Read Media Monkey's Diary from the Monday print pages
  
  

Nigella Lawson
Nigella Lawson on the April cover of Vogue. Photograph: Nathaniel Goldberg/Conde Nast Photograph: Nathaniel Goldberg/Conde Nast/PR

✒ Last week's farewell party, or in effect funeral service, for the Press Complaints Commission offered a sad contrast with the PCC in its pomp. Lord Hunt, one of several sometime chairmen and directors attending, wandered around with a tray of canapes as if looking for a new, humbler role. Solemn speeches were ill-advisedly backdropped by a slideshow rich in PCC party snaps, including one of a former bigwig playing Santa Claus. All a far cry from the body's glitzy apotheosis, its 10th birthday party in 2001, when guests swigged champagne amidst display cases of jewellery at Somerset House and mingled with Prince Charles, Camilla, Prince An drew, Prince William and, for some reason, Donatella Versace. Bliss was it in that dawn to be alive, but to be regulating was very heaven.
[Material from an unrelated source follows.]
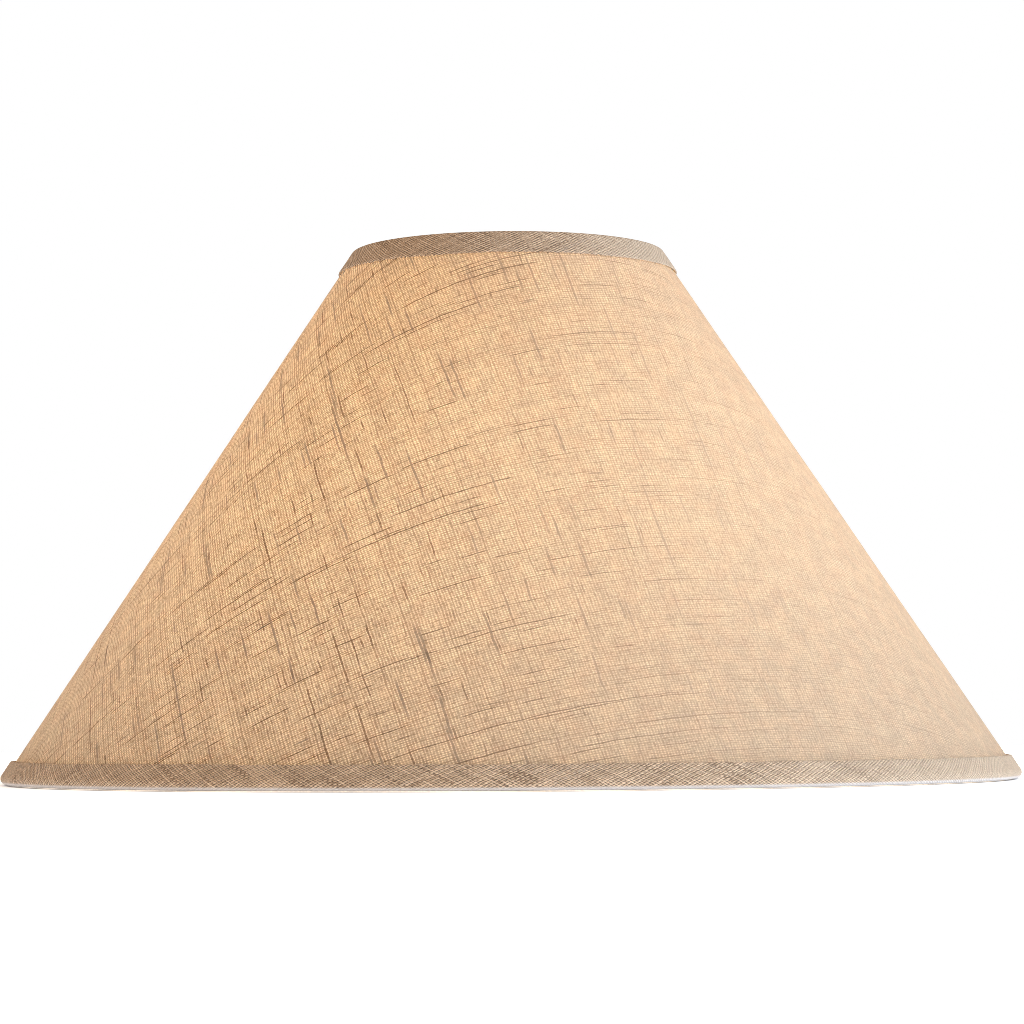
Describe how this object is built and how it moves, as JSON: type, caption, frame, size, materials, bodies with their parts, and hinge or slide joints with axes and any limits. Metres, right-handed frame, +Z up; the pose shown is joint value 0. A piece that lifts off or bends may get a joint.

✒It dragged on far into the night. Several of the participants rambled on embarrassingly or said stupid things. Almost everyone was drunk or acted drunk. Parts were intended as entertainment but didn't come off. And Peter Bazalgette was in charge. Last week's Royal Television Society programme awards inevitably recalled Big Brother in its Channel 4/E4 prime, with Bazalgette – formerly the show's godfather in its British incarnation – obliged to preside over the ceremony, emperor-like, as the society's chairman. As dinner was served before a single gong was handed out, the ceremony proper only began well after 9.30pm, and some wordy contributions pushed its finishing time to past 11.30pm as restive, red-eyed guests devised alternative versions of what RTS stands for (really tedious soirees?). Sort it out, Baz!
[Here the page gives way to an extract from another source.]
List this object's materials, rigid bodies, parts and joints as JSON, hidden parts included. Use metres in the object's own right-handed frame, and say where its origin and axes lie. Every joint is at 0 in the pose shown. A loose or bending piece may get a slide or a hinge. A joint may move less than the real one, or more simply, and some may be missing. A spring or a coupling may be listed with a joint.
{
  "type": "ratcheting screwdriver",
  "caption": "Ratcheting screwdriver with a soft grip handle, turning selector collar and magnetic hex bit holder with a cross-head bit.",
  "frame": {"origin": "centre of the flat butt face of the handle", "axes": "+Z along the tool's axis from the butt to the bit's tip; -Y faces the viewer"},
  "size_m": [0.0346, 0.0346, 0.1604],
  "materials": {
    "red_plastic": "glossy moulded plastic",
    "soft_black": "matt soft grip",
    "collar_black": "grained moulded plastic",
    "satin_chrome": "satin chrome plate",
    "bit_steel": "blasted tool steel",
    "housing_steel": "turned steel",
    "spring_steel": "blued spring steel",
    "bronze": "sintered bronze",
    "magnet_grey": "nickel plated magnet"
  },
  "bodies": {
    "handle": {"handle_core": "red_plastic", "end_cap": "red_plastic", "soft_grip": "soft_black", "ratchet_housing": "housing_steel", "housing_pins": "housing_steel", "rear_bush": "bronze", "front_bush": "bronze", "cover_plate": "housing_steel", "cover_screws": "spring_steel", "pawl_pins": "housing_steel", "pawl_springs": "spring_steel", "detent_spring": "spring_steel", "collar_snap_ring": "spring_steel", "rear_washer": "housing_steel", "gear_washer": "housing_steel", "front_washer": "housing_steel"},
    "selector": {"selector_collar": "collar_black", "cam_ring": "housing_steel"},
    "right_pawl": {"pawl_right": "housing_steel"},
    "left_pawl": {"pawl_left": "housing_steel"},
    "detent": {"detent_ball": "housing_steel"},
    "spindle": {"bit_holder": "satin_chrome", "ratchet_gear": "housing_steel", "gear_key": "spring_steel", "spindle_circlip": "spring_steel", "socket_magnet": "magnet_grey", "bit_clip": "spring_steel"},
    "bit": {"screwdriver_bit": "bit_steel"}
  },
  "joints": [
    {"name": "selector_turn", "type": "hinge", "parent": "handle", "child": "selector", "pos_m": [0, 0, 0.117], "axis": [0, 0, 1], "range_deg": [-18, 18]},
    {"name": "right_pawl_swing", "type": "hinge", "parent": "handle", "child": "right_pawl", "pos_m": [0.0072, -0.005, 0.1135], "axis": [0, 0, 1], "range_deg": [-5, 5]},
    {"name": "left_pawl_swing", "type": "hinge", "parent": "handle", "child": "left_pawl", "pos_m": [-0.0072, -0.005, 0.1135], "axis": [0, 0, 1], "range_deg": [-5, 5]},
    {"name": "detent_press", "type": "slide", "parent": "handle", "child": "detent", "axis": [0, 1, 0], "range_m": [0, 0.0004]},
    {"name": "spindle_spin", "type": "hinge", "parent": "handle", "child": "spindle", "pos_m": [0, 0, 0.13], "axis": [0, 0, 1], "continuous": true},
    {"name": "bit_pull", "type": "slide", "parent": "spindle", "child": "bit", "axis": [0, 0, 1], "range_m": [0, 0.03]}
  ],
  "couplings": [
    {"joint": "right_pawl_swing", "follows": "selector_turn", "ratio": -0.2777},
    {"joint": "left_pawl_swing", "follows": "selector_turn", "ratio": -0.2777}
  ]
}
✒ Monkey's unlikely quote of the week: "'He is just f- amazing! Absolutely f- amazing!' – she is momentarily lost for words, shaking her head almost in disbelief – 'It's just amazing. He's amazing'" - Keira Knightley, not on one of her leading men Johnny Depp, Michael Fassbender or James McAvoy, but Sky Sports pundit Gary Neville, in Stella magazine.

✒ Responding to readers' questions in Radio Times, Radio 2 controller Bob "Shennandour" Shennan is naturally asked about the lack of female daytime DJs and hints at a future tweak to his current stag policy: having women sitting in if "the men are off", he says, develops potential replacements for "when we need to make a change". Don't get your hopes up, though. Even Ken Bruce, the oldest of the blokes, is 63, still frisky by Radio 2 standards. Terry Wogan, the last daytime host to depart, was 71 when he did his final breakfast show.
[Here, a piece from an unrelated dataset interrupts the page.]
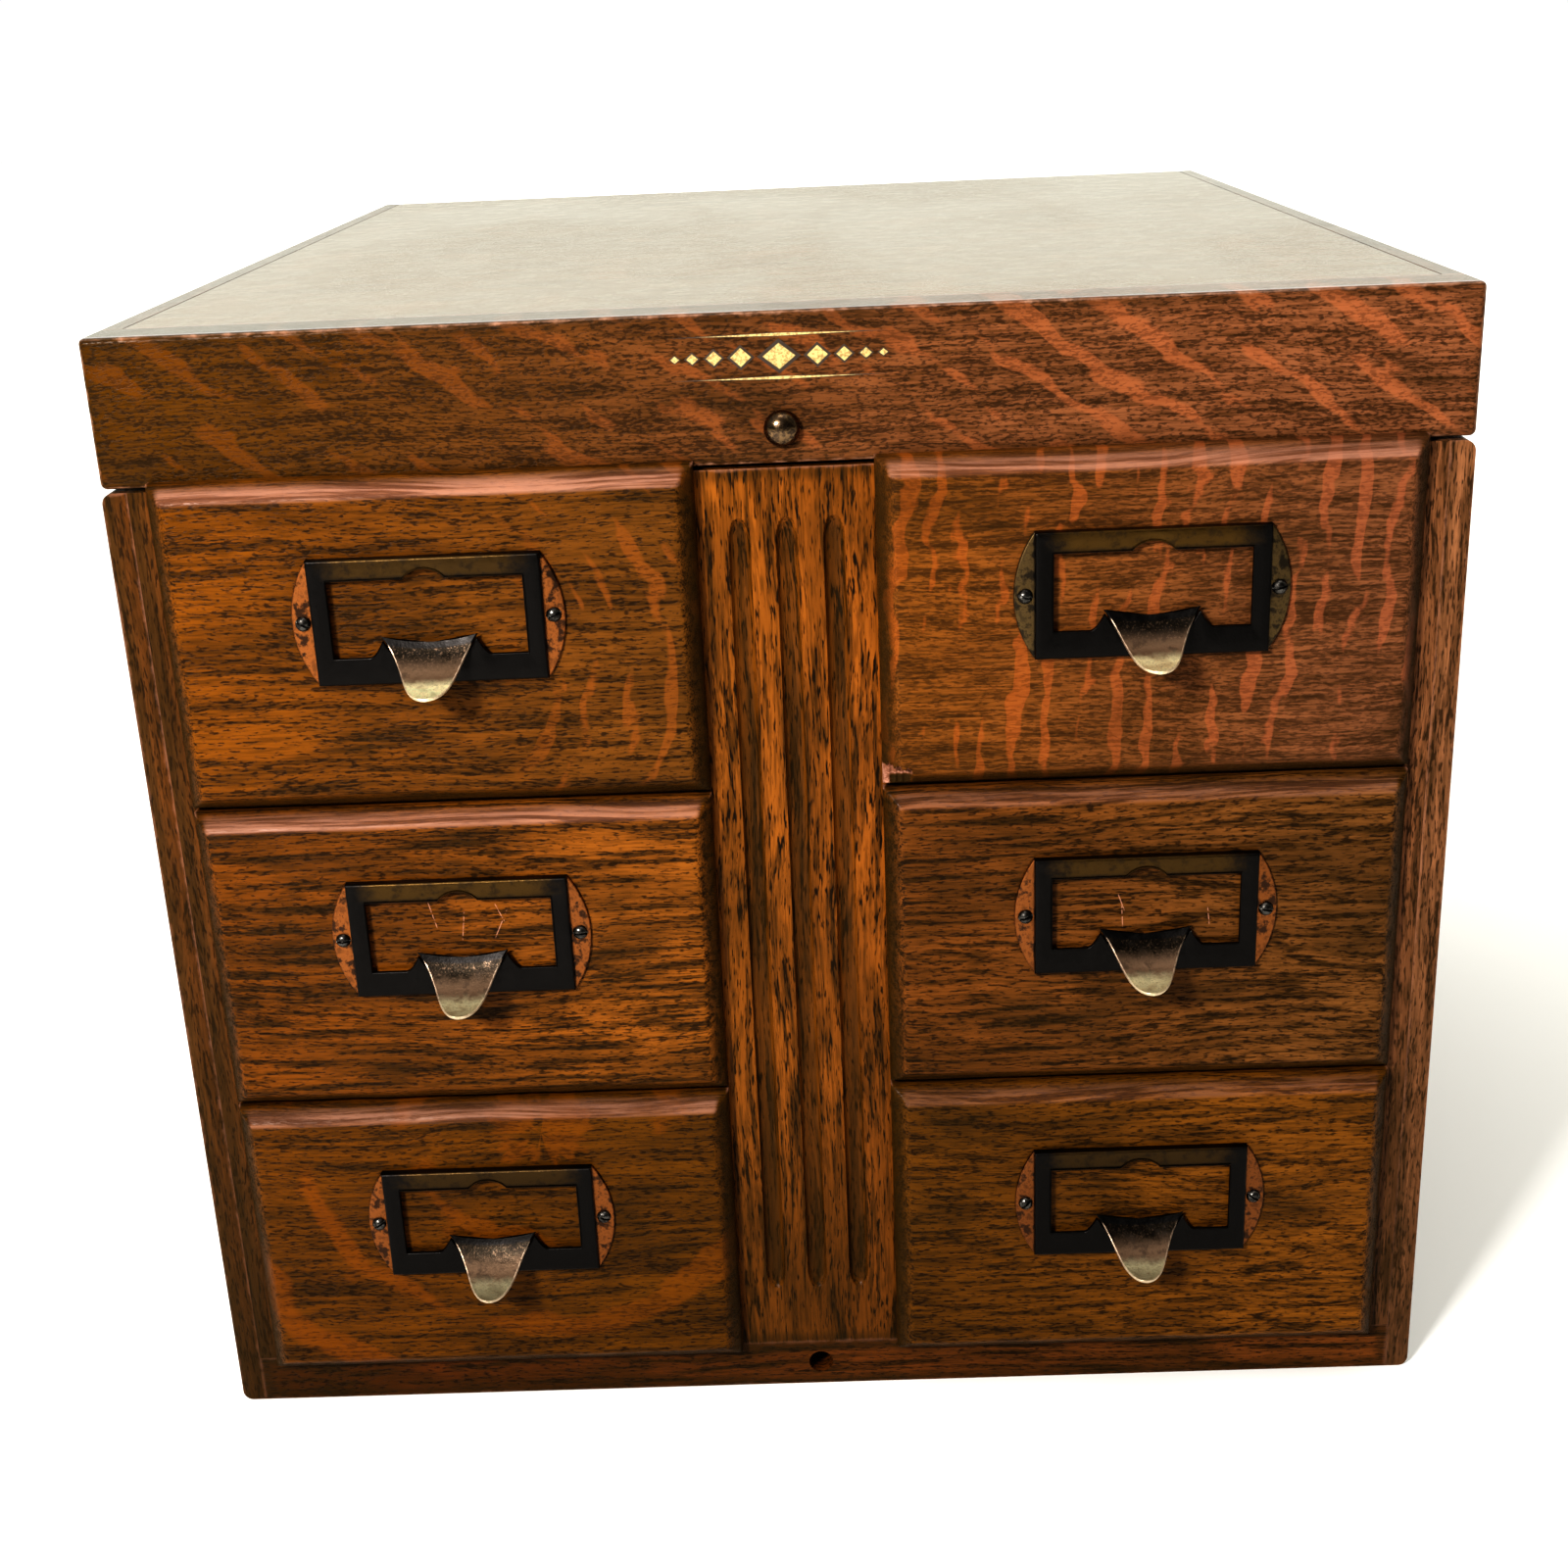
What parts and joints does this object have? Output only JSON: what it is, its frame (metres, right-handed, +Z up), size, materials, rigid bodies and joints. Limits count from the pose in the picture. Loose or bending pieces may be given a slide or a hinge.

✒ Vogue editor Alexandra Shulman caused a press and Twitter flutter last week by declaring "nobody wants to see a real person looking like a real person on the cover of Vogue": ie only celebs will do, and they should be given every help to look at their glamorous, confident best. But does she really believe that? Her latest cover star, April's Nigella Lawson, is shown with straggly, uncombed hair, a hurt or insecure expression, one shoulder bared as if she's too distracted by worries to notice, and a strange, grey-ish skin-tone suggesting no or minimal touching-up, particularly around the mouth – looking like a real person, in other words.

In replacing Adam Boulton as political editor with Channel 4's Faisal Islam – who did not figure at all in the initial betting, and is thought to have seen off a host of press and TV pol eds and deputy pol eds – Sky News made a bold choice, as Islam's entire career has been spent as a business or economics reporter. If Robert Peston does harbour ambitions of eventually replacing Nick Robinson, as is often rumoured, that might give him encouragement. Meanwhile, Channel 4 News editor Ben de Pear marked Islam's appointment with an email to staff mixing praise with wryly noting his qualities as a "dedicated follower of fashion" and his "impressive" ability "to match editorial assignments - to Manchester, Milan or Munich - with Man United matches". It ended with an unflattering reference to his new workplace: "congratulations, Faisal, we wish you well. At Fraggle Rock."

✒ As the predictably sluggish race to be BBC2 and BBC4 controller staggers on into its ninth week, speculation so far has centred largely on female in-house factual executives – perhaps on the basis that one such exec (Charlotte Moore) got the BBC1 job, and that factual dominates the channels' output. Less talked about, though a credible contender if he applies, is cerebral, spiky former BBC4 controller Richard Klein, who is thought to have long coveted the better-resourced, more high-profile BBC2 controllership. Neither his improbable defection to ITV, nor the fact that his name means Little Richard in German should be seen as slashing his chances.

✒ This week we will apparently be told the name of the BBC's new head of human resources (apparently an outsider), replacing "Lipgloss" Lucy Adams, who decided to move on after getting caught up in the row over humongous pay-offs. Monkey can't tell you that name but can confidently predict that (a) they won't wear sunglasses on top of their head, or be liable to give their expensive coat to an aide to mind on camera just before a committee hearing (b) they won't have a private life interesting enough to make a double-page spread in the Mail on Sunday, and (c) they won't have come from an organisation that has felt the lash of Margaret Hodge's tongue. Appointing anyone like that would be a red rag to a bull.